Nach einigem neckischen Geplänkel warnen sie ihn vor dem Fluch des Ringes, Siegfried nimmt es nicht ernst, sondern mäkelt am Keifen der Frauen herum, hätte sich aber trotzdem gerne eine
'frisch gezähm!t'
Die Jagdgesellschaft und Hagen erscheinen und bitten Siegfried aus seinen Jugendtagen zu singen, nach dem Waldvogelmotiv fordert Hagen:
'So singe, Held!'
Hier geschieht etwas Seltsames, denn Arnold Bezuyen zitiert Mime in Rhythmus und Sprache und jetzt stimmt es. Sein Timbre, der Charakter:
'Mime hieß ein mürrischer Zwerg,
in des Neides Zwang zog er mich auf ...'
Da zeigt sich der wahre Charaktertenor.
Es ist ein langer Bericht, eigentlich müsste er hier das Gegengift zum Vergessenstrank bekommen, aber hier genügt der Regie eine Geste und die Erinnerung kommt wieder. Und jetzt ist aber der Heldentenor gefragt und selbst ein solcher hat sein liebe Not mit mit den letzten schweren Phrasen bis er endlich sterbend hinsinken darf.

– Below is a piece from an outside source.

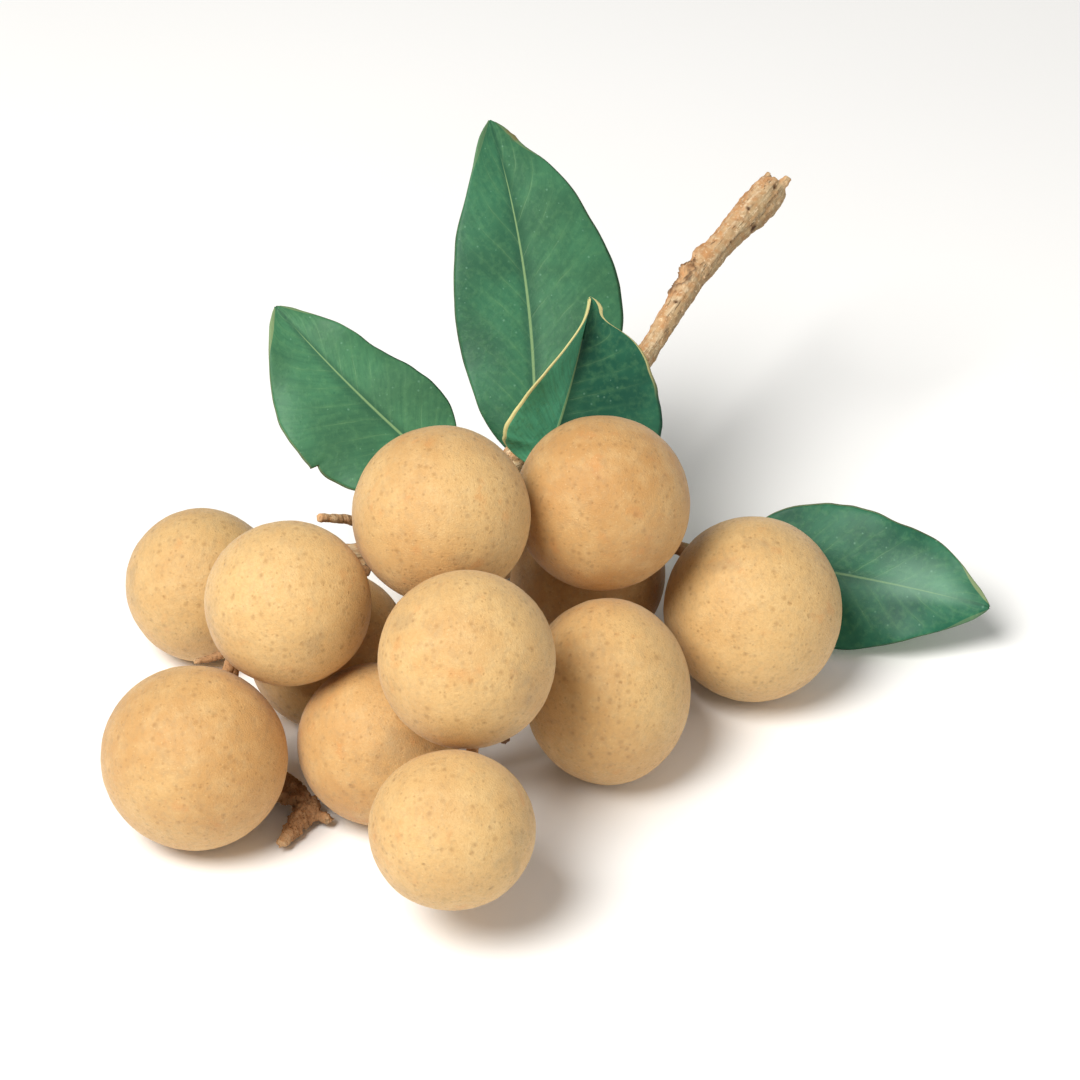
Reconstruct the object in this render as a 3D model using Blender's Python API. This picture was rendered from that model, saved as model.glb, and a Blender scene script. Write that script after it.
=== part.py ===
"""A small bunch of longan fruit lying on a table, with its woody stem and four leaves.

Metres, +Z up.  The bunch is laid out in millimetres on a table at z = 0, seen from -Y,
and moved at the end so that the middle of its footprint is the origin.
"""
import math

import bmesh
import bpy
from mathutils import Matrix, Vector

MM = 0.001
GAP = 0.3                 # clearance between separate pieces, mm
FLAT = 0.25               # how deep a resting fruit is flattened under its lowest point, mm
SHIFT = (-2.6, -9.1)      # from the layout to the middle of the footprint, mm

FRUIT_SEGMENTS = 20
FRUIT_RINGS = 11
FRUIT_SQUASH = 0.975      # height of a fruit over its width
DIMPLE = 0.25             # how deep the stalk end of a fruit is sunk, mm

SPREAD_ROUNDS = 60        # times that fruits which are too close are pushed apart
SPREAD_EXTRA = 1.1        # push of a resting fruit, which moves only along the table

STALK = (0.95, 0.8, 0.95, 1.35)    # radius of a fruit stalk from the stem to its seat, mm
STALK_SEAT = 1.6          # length of the widening end of a stalk, mm
STALK_BOW = 0.06          # how far a stalk bows upward over its length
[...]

Hier aber wird Siegfried ausgeschaltet, eine Playmobil-Figur, zieht sich in den Chor-Pulk zurück - kein Aufbahren der Leiche.
Der Trauermarsch, eine erschütternder Klagechor von den Nationalsozialisten missbraucht wie 'Les Préludes' von Franz Liszt - verursacht immer wieder eine Gänsehaut und das Orchester kann ohne Rücksicht auf Sänger alle Kräfte zeigen.
Gutrunchen irrt suchend umher, die Geschwister streiten, Hagen rechtfertigt seinen Mord an Siegfried, ersticht Gunther, der gemäß Regie erstarrt stehen bleibt - wieder eine ausgeschaltete Puppe.
Der Raum weitet sich für den Chor, ein gläserner Kasten mit einem weiß gekleideten Kind, den goldenen Reif am Arm schwebt herab und Brünnhilde beginnt ihren Schlussgesang.
Alle Hubpodien haben viel zu tun, alle Zeichen und Symbole werden projiziert, der Knabe steigt aus den Glaskasten, die Rheintöchter fahren hinauf, Hagen hinunter, aber bei alle dem singt Jordanka Derilova mit höchstem Können und perfekter Krafteinteilung wunderbar leuchtende Töne bis zum Schluss - Bravissima!
Der Vorhang schließ sich, das Knäblein läuft suchend umher, aha - die ganze Sache beginnt von vorn, ein Weltenzyklus endet, ein neuer beginnt.
Nach kurzem Atemholen jubelt das Publikum, Sänger, Chor, Orchester, Dirigent, Technik werden gefeiert.
Wir 22 RWV-Hannover-Mitglieder sind aufgeregt über das Gehörte und vor allem Gesehene, essen, trinken und diskutieren bis Mitternacht und einige zeitlich darüber hinaus.
So darf man sich ein lebendiges Vereinsleben vorstellen.